▸ Given material

◇ ◇ ◇ ◇ ◇

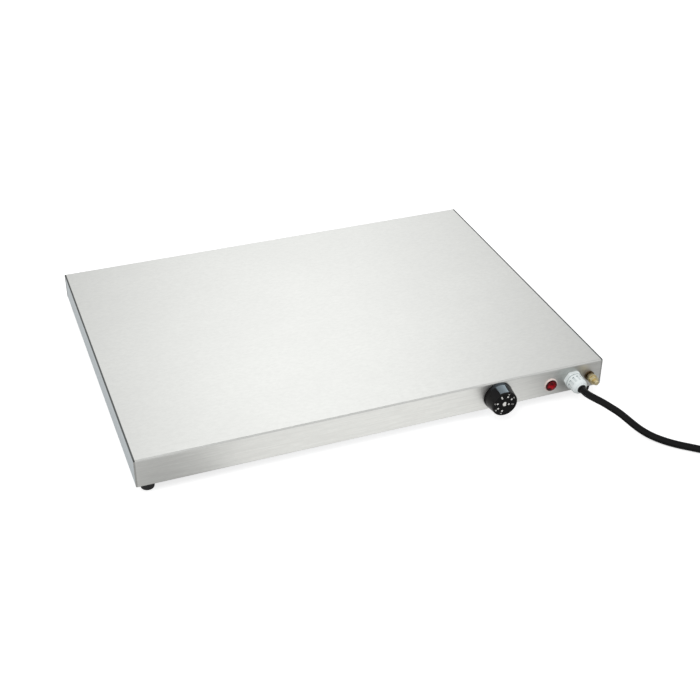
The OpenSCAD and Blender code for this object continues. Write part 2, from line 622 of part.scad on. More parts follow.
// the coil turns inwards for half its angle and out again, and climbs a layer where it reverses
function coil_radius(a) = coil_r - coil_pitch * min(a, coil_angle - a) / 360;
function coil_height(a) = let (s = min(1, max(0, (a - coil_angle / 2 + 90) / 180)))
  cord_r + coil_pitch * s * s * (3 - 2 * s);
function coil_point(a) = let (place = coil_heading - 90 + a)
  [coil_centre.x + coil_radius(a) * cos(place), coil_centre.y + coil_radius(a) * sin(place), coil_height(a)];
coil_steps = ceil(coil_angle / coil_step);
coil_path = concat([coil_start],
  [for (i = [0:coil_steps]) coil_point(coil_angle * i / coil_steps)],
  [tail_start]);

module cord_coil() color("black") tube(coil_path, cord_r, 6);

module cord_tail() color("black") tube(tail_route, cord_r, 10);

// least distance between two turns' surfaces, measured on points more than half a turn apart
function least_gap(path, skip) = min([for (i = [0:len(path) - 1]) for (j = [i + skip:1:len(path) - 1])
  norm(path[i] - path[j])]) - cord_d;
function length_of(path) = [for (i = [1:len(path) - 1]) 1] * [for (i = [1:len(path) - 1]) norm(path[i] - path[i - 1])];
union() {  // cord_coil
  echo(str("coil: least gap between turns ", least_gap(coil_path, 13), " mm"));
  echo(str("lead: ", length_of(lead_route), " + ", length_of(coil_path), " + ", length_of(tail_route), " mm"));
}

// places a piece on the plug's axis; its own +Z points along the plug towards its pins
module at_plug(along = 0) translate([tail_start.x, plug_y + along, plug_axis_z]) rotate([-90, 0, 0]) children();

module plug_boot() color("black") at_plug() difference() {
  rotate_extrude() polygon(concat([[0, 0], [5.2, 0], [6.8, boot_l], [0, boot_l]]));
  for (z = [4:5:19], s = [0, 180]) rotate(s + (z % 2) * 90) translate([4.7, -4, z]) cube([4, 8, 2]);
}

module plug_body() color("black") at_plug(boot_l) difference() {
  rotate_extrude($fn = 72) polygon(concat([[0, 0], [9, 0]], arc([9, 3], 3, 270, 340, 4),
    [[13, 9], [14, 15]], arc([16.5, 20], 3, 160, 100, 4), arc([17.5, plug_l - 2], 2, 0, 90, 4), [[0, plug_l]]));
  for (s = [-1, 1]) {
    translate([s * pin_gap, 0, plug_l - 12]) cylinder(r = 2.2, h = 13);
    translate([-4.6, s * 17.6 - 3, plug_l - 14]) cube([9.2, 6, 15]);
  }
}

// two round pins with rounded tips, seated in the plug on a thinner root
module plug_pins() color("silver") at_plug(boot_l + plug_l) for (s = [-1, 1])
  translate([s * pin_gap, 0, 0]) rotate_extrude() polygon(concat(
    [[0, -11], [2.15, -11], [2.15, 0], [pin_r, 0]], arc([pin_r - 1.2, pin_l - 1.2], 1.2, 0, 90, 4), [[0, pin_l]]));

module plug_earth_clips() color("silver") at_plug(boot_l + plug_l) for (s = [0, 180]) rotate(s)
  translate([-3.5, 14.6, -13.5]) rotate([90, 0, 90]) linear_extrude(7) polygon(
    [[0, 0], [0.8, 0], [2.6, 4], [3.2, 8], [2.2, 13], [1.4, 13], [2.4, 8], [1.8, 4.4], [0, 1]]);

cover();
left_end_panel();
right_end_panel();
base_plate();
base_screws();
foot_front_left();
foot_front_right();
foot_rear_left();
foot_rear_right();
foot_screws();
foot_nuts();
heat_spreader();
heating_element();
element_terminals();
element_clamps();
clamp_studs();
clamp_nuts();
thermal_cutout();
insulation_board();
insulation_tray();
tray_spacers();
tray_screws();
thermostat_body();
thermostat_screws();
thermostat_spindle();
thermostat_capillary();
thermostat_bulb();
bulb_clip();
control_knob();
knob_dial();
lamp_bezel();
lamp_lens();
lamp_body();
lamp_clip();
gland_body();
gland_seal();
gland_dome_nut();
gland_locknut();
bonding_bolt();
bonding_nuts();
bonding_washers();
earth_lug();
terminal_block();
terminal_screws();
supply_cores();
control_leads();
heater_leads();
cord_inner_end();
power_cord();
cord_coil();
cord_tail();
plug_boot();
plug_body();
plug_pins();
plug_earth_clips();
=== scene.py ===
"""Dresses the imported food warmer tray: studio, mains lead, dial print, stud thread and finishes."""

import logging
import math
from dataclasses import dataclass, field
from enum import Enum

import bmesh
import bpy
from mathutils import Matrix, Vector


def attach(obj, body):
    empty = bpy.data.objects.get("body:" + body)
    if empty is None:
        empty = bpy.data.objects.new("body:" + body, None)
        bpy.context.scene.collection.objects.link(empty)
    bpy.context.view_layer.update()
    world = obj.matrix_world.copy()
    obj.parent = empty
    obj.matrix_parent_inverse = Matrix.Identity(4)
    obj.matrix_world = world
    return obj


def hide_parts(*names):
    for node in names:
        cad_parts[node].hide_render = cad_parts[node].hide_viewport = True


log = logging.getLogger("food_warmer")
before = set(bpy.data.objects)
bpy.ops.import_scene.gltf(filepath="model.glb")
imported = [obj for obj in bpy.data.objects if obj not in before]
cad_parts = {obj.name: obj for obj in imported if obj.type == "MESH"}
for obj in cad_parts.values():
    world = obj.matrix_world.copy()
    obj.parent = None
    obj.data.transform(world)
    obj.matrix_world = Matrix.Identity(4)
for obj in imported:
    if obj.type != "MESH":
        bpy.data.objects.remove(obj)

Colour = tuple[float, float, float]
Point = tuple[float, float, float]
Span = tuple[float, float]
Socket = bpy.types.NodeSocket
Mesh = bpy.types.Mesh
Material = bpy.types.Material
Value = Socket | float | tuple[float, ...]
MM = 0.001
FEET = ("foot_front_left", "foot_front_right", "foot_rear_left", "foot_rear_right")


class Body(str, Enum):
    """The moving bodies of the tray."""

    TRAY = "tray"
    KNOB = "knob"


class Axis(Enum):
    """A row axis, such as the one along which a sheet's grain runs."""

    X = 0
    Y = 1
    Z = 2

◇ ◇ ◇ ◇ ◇

▸ Written task
The lines from the one containing "gland_locknut();" to the one containing "obj.parent = None", both included, are to be extracted exactly; give no other line.

▸ Answer to the task
gland_locknut();
bonding_bolt();
bonding_nuts();
bonding_washers();
earth_lug();
terminal_block();
terminal_screws();
supply_cores();
control_leads();
heater_leads();
cord_inner_end();
power_cord();
cord_coil();
cord_tail();
plug_boot();
plug_body();
plug_pins();
plug_earth_clips();
=== scene.py ===
"""Dresses the imported food warmer tray: studio, mains lead, dial print, stud thread and finishes."""

import logging
import math
from dataclasses import dataclass, field
from enum import Enum

import bmesh
import bpy
from mathutils import Matrix, Vector


def attach(obj, body):
    empty = bpy.data.objects.get("body:" + body)
    if empty is None:
        empty = bpy.data.objects.new("body:" + body, None)
        bpy.context.scene.collection.objects.link(empty)
    bpy.context.view_layer.update()
    world = obj.matrix_world.copy()
    obj.parent = empty
    obj.matrix_parent_inverse = Matrix.Identity(4)
    obj.matrix_world = world
    return obj


def hide_parts(*names):
    for node in names:
        cad_parts[node].hide_render = cad_parts[node].hide_viewport = True


log = logging.getLogger("food_warmer")
before = set(bpy.data.objects)
bpy.ops.import_scene.gltf(filepath="model.glb")
imported = [obj for obj in bpy.data.objects if obj not in before]
cad_parts = {obj.name: obj for obj in imported if obj.type == "MESH"}
for obj in cad_parts.values():
    world = obj.matrix_world.copy()
    obj.parent = None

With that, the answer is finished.